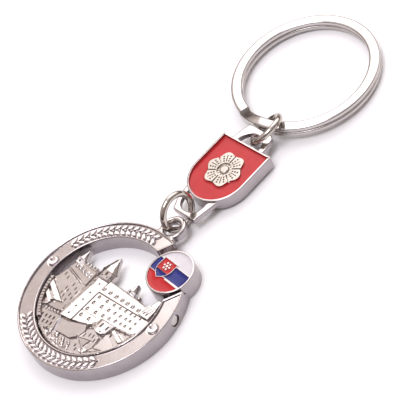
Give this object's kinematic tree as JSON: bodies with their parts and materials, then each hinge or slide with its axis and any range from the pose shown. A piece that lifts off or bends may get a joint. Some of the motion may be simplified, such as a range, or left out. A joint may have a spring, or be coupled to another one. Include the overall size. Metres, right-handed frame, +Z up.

--

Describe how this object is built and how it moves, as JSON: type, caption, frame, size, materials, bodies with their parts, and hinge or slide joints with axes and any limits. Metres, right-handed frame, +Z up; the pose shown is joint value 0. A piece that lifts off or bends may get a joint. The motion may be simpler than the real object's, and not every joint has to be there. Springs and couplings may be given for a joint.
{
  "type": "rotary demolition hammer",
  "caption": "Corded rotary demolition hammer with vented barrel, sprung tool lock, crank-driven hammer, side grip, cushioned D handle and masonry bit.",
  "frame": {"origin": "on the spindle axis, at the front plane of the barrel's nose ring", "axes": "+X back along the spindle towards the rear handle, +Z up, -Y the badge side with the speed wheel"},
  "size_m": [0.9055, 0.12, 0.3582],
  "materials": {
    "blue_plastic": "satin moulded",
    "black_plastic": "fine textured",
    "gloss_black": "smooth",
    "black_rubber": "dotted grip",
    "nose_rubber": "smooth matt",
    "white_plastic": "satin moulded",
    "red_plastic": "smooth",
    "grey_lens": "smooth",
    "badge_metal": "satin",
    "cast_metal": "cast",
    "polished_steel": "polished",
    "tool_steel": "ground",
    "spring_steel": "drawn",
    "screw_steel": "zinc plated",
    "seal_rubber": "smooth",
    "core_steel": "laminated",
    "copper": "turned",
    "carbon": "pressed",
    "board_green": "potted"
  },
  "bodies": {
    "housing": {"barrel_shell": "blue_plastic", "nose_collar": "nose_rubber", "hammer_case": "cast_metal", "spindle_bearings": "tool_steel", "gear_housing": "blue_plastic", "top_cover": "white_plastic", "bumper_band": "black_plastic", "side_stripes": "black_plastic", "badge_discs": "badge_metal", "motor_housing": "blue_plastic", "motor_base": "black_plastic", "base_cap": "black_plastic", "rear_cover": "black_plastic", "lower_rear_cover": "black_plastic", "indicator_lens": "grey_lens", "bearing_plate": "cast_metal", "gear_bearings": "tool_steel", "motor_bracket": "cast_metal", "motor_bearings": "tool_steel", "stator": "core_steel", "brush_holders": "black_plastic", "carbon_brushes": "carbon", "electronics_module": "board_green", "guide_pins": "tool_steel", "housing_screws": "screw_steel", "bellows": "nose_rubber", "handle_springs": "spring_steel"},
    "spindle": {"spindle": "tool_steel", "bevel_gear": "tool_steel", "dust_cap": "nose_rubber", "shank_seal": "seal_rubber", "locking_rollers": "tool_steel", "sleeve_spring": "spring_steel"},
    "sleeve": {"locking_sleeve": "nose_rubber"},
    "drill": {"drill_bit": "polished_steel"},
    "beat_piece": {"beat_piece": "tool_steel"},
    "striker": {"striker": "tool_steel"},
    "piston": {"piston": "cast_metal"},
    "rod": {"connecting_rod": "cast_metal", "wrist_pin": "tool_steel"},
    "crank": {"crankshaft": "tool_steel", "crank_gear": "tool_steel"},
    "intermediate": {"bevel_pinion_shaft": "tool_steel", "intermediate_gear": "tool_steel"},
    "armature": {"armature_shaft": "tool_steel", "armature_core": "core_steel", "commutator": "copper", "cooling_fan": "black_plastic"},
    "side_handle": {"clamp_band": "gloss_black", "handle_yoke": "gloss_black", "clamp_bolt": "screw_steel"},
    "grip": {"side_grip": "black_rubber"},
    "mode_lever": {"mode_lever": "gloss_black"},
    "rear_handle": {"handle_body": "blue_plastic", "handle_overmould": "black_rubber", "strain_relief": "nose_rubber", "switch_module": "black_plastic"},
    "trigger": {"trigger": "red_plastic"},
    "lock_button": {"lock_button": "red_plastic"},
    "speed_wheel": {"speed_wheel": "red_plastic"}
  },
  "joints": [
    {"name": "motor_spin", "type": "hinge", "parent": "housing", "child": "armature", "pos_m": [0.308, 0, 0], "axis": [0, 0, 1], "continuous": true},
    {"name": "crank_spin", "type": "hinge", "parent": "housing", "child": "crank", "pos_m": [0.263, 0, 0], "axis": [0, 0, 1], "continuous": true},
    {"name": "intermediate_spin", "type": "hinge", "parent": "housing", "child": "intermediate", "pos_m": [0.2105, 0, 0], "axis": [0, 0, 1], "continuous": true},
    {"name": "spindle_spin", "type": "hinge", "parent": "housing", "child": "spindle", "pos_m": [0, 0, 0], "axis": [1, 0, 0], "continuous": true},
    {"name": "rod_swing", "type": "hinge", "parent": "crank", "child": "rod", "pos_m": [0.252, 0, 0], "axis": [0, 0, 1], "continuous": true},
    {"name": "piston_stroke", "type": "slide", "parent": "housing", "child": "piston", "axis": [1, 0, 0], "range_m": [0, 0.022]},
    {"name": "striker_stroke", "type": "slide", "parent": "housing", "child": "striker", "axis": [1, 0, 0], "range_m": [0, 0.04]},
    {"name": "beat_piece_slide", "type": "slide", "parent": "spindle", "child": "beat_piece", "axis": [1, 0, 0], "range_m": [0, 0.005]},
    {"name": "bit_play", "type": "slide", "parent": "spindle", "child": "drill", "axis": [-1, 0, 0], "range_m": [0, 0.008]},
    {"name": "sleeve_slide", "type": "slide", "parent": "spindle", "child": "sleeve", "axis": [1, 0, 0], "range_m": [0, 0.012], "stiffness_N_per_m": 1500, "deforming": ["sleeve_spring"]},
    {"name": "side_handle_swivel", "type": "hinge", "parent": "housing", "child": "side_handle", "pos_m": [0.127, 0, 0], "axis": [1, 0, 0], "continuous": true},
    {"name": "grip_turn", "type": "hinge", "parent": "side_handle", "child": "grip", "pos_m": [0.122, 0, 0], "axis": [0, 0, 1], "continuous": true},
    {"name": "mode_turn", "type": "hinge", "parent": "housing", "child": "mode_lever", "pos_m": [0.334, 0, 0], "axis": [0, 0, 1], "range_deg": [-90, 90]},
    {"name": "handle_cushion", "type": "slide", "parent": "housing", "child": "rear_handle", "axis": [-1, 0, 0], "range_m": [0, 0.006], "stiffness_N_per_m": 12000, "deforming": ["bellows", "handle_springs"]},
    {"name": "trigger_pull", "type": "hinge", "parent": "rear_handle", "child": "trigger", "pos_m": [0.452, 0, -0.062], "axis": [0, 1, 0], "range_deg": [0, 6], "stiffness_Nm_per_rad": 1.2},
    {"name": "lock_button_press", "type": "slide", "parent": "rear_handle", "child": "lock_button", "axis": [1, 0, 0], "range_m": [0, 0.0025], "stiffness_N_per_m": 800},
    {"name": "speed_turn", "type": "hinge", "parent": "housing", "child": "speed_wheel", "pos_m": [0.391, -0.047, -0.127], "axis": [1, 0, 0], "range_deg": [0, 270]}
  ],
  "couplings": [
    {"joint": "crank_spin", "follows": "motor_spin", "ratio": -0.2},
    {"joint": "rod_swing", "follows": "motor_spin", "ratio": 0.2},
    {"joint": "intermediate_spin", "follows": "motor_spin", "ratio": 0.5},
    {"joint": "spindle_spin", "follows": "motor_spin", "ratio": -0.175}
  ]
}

> _What is expected_: Pull out all lines containing "object".

> _Exercise output_:
Give this object's kinematic tree as JSON: bodies with their parts and materials, then each hinge or slide with its axis and any range from the pose shown. A piece that lifts off or bends may get a joint. Some of the motion may be simplified, such as a range, or left out. A joint may have a spring, or be coupled to another one. Include the overall size. Metres, right-handed frame, +Z up.
Describe how this object is built and how it moves, as JSON: type, caption, frame, size, materials, bodies with their parts, and hinge or slide joints with axes and any limits. Metres, right-handed frame, +Z up; the pose shown is joint value 0. A piece that lifts off or bends may get a joint. The motion may be simpler than the real object's, and not every joint has to be there. Springs and couplings may be given for a joint.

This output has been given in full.